So much anger and angst about “Inequality” fills the American press without suggesting solutions. Do they propose taking from the wealthy and handing it to the poor? Just what do they want?
Do Americans really want economic equality, considering the vast economic differences in the world’s economies? How about economic equality with the 10 poorest countries in the world?
- Malawi: (pop 16 million, GDP per capita of $226.50)
- Burundi: (pop 12 million, GDP per capita of $267.10)
- Central African Republic: (pop 5 million, GDP per capita of $333.20)
- Niger: (pop 21 million, GDP per capita of $415.40)
- Liberia: (pop 5 million, GDP per capita of $454.30)
- Madagascar: (pop 20 million, GDP per capita of $463.00)
- Democratic Republic of the Congo: (pop 77 million, GDP per capita of $484.20)
- The Gambia: (pop 2 million, GDP per capita of $488.60)
- Ethiopia: (pop 104 million, GDP per capita of $505.00)
- Guinea: (pop 12 million, GDP per capita of $523.10)
United States (pop 300 million, GDP per capita of $51,638.10)
How much of your lifestyle would it take to “level the playing field with these 274 million African people who average $460 per year?Are you ready to make your contribution?

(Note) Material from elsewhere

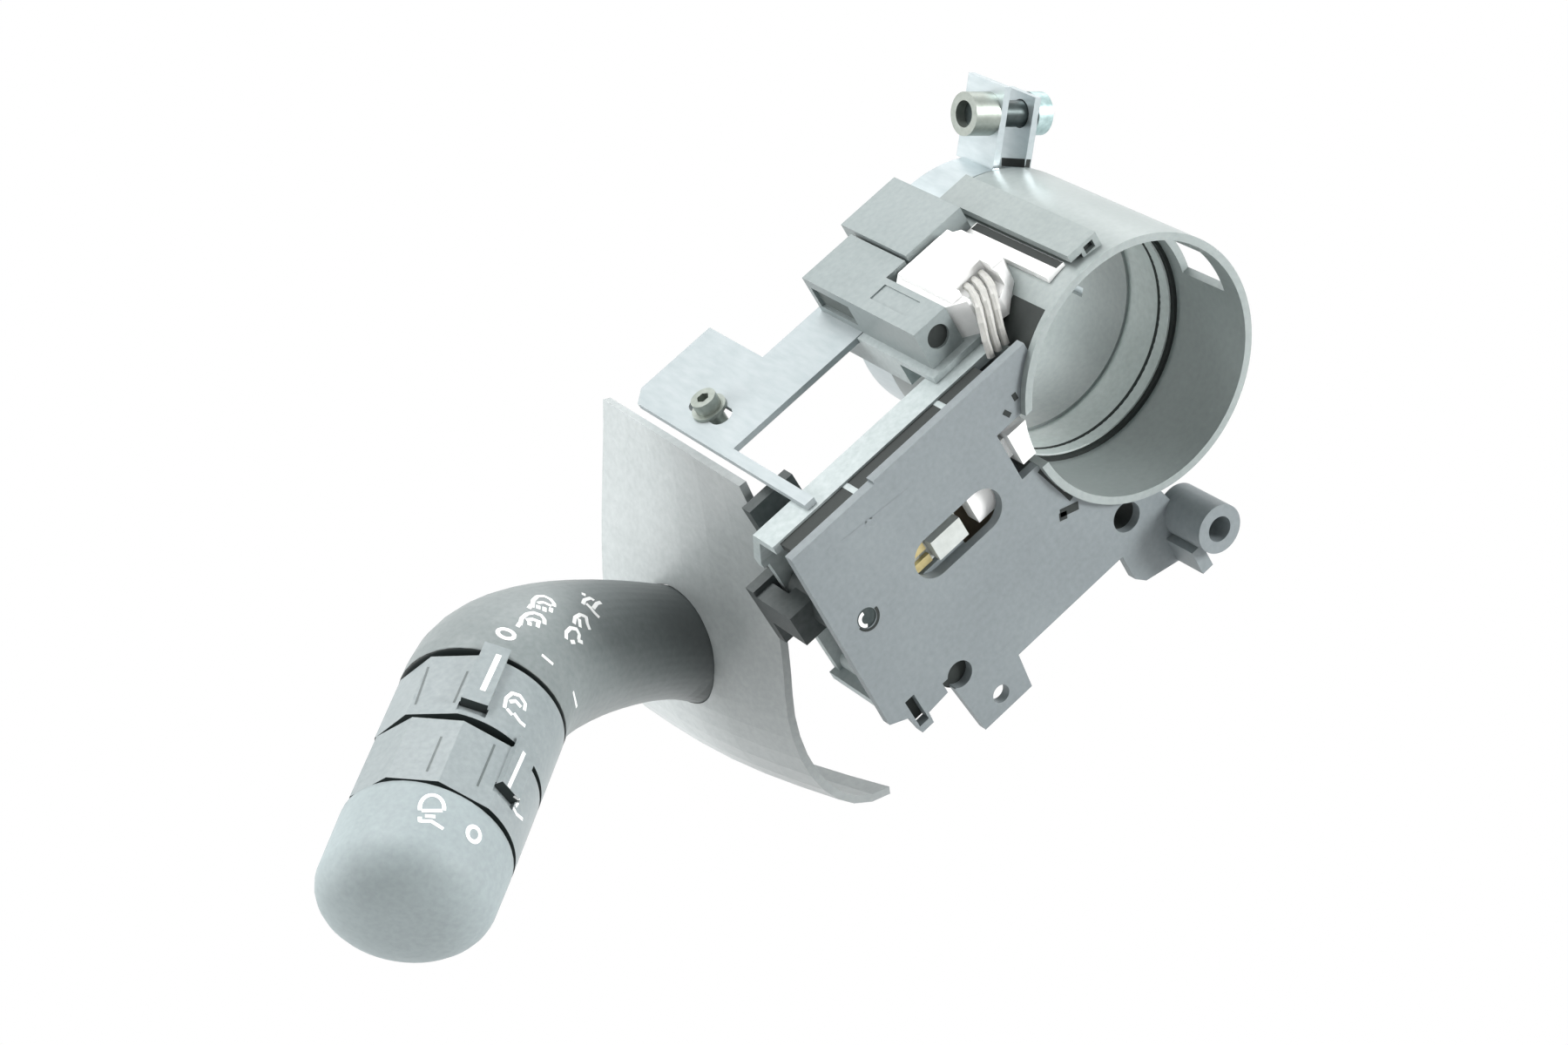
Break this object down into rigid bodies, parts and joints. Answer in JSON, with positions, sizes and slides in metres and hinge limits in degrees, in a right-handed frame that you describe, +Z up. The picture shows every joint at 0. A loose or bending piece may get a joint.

I do not think so. It seems that the perceptions of difference limited to Americans are much more important to the critics than broader global realities. This way of thinking of the world in discreet nations is automatic for most people. We blithely ignore the fact that America is near the top of the economic “food chain” when we cry “inequality.” Even the TV weather seems to stop at our borders. But money does not.
The internet and international trade have dissolved the economic borders of nations. People can buy and sell goods and services among the countries of the world with fewer restrictions and barriers. Countries with lower cost labor compete with businesses in countries where wages and costs are much higher. Globalization has revealed the world’s true economic inequalities.
American workers were paid well to operate factories and do skilled and unskilled jobs; now many are displaced by globalization, and other technological and cultural factors. New jobs in America require different skills, and higher levels of education, knowledge, and experience. Those who do not or cannot adapt and learn are left to compete for lower-paying jobs.
Creating financial success is not an equal opportunity phenomenon. It tends to favor those who are born with successful parents, intellect, talent, and drive. Globalization and technology have created business opportunities that can make people wealthy overnight, widening the wealth gap between the haves and have nots.
Where did the concept of economic equality come from? Has any country survived and thrived under mandated economic equality? When, in history, were people equal in anything?
In its early form, America was unique in the world to propose that citizens govern themselves with the precepts of equal civil and legal rights under our constitution and laws. Under our system, we have equality of liberty and freedom for citizens who obey the law. We are not promised economic equality.
The Declaration of Independence asserts that “all men are created equal.” Conceptually, we asserted this in the context of renouncing the right of a king to rule his subjects. We were announcing that no one has a birthright to a lower or superior class or nobility in America. Further, it reads “they are endowed by their Creator with certain unalienable Rights,” among them “Life, Liberty and the pursuit of Happiness.” We were not announcing anything beyond natural rights to life, liberty (from overreaching, arbitrary laws and rules of monarchs), and the pursuit of happiness. We were not announcing redistribution of wealth, or handicapping the blessed.
Humans are born different and unequal in almost every aspect of being, including intellect, strength, size, eyesight, and other things that allow them to operate successfully in the world. The fact is, people are never equal; that is what makes them unique.